What to do: Repeat exactly, please, the lines that begin at the start of the listing and end at the line holding "OFF_RIM = 1e-4".

[Scripts that build objects]
━━━━━━

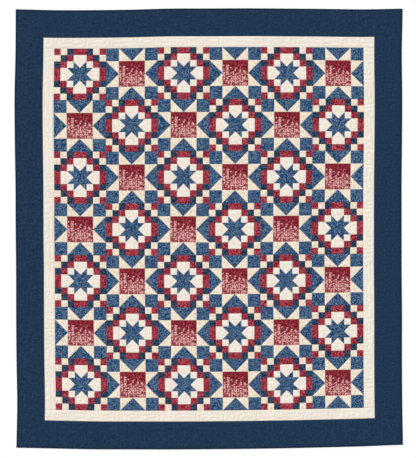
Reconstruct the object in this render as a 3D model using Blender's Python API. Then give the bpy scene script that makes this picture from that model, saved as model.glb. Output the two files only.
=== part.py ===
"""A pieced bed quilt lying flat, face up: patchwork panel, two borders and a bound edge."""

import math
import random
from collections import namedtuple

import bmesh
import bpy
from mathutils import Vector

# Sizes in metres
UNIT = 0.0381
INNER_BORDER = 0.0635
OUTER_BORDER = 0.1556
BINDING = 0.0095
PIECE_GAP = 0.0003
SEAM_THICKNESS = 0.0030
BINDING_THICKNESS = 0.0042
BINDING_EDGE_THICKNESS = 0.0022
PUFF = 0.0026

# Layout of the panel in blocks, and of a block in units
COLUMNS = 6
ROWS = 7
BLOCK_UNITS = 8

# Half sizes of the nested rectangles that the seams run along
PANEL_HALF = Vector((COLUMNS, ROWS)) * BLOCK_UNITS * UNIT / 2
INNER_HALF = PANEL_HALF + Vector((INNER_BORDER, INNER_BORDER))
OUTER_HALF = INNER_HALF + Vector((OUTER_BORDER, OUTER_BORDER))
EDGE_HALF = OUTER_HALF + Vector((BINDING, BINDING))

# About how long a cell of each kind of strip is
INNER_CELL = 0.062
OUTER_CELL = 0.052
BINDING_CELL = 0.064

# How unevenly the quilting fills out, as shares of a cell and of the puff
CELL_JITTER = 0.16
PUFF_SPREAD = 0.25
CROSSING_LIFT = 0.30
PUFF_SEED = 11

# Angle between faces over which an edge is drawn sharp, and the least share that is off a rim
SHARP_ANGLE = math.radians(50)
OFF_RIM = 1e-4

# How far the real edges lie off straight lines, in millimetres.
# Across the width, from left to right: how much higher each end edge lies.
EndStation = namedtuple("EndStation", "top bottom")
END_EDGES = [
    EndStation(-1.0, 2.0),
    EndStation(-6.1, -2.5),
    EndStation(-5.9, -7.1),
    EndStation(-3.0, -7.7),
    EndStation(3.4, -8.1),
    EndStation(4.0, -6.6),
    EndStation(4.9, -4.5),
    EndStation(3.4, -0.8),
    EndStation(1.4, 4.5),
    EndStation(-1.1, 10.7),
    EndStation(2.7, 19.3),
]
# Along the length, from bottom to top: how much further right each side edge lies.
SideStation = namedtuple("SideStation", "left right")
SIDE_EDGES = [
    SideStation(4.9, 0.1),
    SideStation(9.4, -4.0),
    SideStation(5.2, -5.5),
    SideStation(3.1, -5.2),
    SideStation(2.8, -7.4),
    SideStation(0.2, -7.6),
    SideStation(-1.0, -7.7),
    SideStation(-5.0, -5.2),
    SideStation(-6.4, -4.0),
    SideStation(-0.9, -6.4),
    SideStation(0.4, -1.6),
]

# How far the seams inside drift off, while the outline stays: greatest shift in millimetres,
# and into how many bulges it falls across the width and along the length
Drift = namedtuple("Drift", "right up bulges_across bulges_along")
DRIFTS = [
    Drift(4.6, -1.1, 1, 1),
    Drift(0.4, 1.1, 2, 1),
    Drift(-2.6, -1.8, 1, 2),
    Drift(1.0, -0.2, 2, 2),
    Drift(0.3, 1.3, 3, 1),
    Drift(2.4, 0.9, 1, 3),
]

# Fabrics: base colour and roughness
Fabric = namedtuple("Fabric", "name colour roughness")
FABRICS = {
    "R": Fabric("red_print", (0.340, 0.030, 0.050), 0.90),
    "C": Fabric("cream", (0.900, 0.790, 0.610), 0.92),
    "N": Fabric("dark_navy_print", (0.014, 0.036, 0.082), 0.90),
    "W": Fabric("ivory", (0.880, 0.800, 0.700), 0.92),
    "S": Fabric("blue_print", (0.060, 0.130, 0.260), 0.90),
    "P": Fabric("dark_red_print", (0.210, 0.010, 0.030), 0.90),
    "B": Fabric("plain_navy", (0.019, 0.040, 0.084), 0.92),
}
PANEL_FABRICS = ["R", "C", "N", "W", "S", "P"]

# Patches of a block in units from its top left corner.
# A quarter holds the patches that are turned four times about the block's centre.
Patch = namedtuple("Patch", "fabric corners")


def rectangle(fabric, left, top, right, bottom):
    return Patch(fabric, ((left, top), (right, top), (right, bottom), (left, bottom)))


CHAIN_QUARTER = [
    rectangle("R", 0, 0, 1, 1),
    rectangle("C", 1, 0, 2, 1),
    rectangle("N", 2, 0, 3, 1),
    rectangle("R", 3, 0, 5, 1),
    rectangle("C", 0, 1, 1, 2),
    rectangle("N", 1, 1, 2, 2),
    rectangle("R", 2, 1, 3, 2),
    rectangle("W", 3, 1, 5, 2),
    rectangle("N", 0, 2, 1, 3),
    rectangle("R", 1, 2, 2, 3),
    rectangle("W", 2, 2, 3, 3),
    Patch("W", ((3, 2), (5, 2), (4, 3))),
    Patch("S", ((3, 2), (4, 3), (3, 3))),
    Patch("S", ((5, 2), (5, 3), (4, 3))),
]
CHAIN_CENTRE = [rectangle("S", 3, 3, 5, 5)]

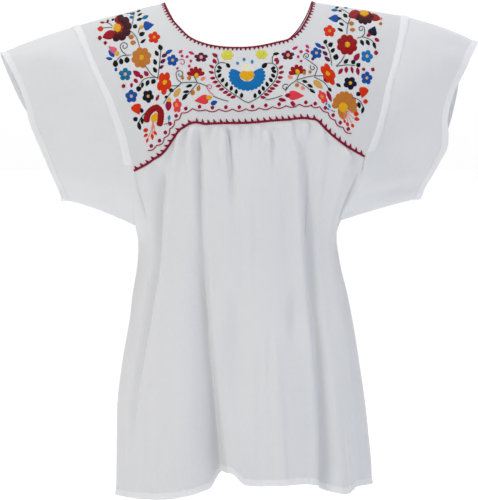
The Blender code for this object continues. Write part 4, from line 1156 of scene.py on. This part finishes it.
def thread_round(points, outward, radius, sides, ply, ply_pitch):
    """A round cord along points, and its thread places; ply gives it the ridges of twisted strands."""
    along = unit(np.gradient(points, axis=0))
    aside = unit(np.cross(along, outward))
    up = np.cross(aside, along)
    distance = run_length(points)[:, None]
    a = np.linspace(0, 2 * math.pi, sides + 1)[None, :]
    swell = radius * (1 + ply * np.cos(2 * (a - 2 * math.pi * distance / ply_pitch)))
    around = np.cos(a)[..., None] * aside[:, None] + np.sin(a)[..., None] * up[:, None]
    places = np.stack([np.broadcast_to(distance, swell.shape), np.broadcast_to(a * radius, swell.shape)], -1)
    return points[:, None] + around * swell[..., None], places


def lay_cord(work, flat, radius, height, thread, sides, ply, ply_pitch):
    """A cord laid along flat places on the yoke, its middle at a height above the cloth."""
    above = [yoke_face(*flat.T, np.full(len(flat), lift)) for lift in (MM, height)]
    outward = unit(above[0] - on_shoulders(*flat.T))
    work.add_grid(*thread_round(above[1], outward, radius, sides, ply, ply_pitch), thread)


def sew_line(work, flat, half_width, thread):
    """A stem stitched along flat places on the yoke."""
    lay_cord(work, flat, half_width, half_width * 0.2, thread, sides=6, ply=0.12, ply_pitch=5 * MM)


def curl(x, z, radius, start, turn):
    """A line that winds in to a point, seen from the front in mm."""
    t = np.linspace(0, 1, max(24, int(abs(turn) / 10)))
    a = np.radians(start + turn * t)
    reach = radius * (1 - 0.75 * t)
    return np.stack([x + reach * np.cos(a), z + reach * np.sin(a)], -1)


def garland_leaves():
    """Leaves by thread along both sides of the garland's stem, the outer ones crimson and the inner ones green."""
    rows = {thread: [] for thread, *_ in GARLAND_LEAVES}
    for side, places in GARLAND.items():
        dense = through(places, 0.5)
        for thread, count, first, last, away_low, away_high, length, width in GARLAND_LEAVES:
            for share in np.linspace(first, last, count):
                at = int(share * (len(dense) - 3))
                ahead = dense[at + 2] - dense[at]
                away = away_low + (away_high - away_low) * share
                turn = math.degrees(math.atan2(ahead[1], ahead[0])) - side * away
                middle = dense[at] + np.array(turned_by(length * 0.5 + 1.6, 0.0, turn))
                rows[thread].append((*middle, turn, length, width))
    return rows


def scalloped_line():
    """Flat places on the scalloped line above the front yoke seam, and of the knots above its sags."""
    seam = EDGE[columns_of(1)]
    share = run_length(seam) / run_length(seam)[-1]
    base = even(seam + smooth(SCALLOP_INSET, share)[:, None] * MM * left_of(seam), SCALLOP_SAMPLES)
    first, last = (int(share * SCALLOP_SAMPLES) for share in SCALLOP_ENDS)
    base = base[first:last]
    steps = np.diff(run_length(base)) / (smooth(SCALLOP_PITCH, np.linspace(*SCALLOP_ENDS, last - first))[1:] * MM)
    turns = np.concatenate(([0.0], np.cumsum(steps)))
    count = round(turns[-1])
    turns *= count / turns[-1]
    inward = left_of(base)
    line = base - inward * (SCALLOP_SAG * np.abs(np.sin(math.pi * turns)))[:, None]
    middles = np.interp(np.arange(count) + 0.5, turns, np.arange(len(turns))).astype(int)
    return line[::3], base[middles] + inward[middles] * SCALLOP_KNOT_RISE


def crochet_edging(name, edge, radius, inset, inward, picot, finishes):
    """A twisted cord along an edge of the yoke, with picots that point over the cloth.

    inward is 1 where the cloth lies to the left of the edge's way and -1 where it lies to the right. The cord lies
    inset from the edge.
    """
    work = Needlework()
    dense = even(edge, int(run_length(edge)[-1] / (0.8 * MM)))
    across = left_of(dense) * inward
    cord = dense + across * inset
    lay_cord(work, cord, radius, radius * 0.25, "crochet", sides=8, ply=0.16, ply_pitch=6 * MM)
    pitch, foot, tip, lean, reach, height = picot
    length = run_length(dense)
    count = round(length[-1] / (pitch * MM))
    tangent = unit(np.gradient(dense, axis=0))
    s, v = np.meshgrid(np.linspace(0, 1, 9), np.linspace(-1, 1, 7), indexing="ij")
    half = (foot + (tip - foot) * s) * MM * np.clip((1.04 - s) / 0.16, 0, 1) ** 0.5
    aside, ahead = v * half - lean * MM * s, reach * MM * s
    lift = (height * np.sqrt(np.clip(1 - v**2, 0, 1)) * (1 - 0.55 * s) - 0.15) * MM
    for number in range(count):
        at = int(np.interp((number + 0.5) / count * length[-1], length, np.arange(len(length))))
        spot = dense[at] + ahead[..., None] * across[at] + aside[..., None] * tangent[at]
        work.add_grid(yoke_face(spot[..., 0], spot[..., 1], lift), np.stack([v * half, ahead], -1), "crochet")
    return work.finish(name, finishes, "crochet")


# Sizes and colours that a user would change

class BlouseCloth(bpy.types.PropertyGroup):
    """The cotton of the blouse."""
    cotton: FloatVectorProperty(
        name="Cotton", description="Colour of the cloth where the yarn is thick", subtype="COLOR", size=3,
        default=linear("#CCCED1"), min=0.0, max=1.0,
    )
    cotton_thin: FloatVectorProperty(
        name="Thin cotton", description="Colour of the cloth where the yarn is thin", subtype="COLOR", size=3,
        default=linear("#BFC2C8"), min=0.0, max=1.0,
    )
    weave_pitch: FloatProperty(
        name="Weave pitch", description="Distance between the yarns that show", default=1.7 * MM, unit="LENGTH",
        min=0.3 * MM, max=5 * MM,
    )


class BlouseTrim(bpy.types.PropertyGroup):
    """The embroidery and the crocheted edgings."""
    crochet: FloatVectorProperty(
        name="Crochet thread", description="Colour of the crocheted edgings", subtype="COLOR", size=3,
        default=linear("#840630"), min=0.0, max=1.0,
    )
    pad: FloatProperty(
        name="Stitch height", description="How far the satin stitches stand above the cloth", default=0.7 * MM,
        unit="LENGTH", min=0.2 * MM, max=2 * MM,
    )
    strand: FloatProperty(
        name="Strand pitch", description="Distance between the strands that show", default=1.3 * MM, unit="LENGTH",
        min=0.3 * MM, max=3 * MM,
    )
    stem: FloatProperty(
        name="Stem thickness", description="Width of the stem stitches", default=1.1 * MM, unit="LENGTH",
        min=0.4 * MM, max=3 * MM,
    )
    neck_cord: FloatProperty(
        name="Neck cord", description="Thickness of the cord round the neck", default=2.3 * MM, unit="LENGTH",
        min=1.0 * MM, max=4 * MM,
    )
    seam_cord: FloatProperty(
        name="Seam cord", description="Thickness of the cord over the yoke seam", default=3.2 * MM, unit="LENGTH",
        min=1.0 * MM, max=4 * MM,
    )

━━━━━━

Task result:
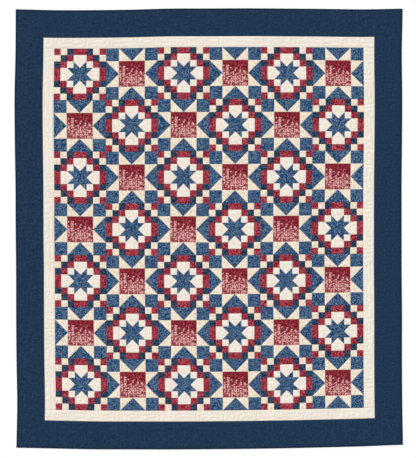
Reconstruct the object in this render as a 3D model using Blender's Python API. Then give the bpy scene script that makes this picture from that model, saved as model.glb. Output the two files only.
=== part.py ===
"""A pieced bed quilt lying flat, face up: patchwork panel, two borders and a bound edge."""

import math
import random
from collections import namedtuple

import bmesh
import bpy
from mathutils import Vector

# Sizes in metres
UNIT = 0.0381
INNER_BORDER = 0.0635
OUTER_BORDER = 0.1556
BINDING = 0.0095
PIECE_GAP = 0.0003
SEAM_THICKNESS = 0.0030
BINDING_THICKNESS = 0.0042
BINDING_EDGE_THICKNESS = 0.0022
PUFF = 0.0026

# Layout of the panel in blocks, and of a block in units
COLUMNS = 6
ROWS = 7
BLOCK_UNITS = 8

# Half sizes of the nested rectangles that the seams run along
PANEL_HALF = Vector((COLUMNS, ROWS)) * BLOCK_UNITS * UNIT / 2
INNER_HALF = PANEL_HALF + Vector((INNER_BORDER, INNER_BORDER))
OUTER_HALF = INNER_HALF + Vector((OUTER_BORDER, OUTER_BORDER))
EDGE_HALF = OUTER_HALF + Vector((BINDING, BINDING))

# About how long a cell of each kind of strip is
INNER_CELL = 0.062
OUTER_CELL = 0.052
BINDING_CELL = 0.064

# How unevenly the quilting fills out, as shares of a cell and of the puff
CELL_JITTER = 0.16
PUFF_SPREAD = 0.25
CROSSING_LIFT = 0.30
PUFF_SEED = 11

# Angle between faces over which an edge is drawn sharp, and the least share that is off a rim
SHARP_ANGLE = math.radians(50)
OFF_RIM = 1e-4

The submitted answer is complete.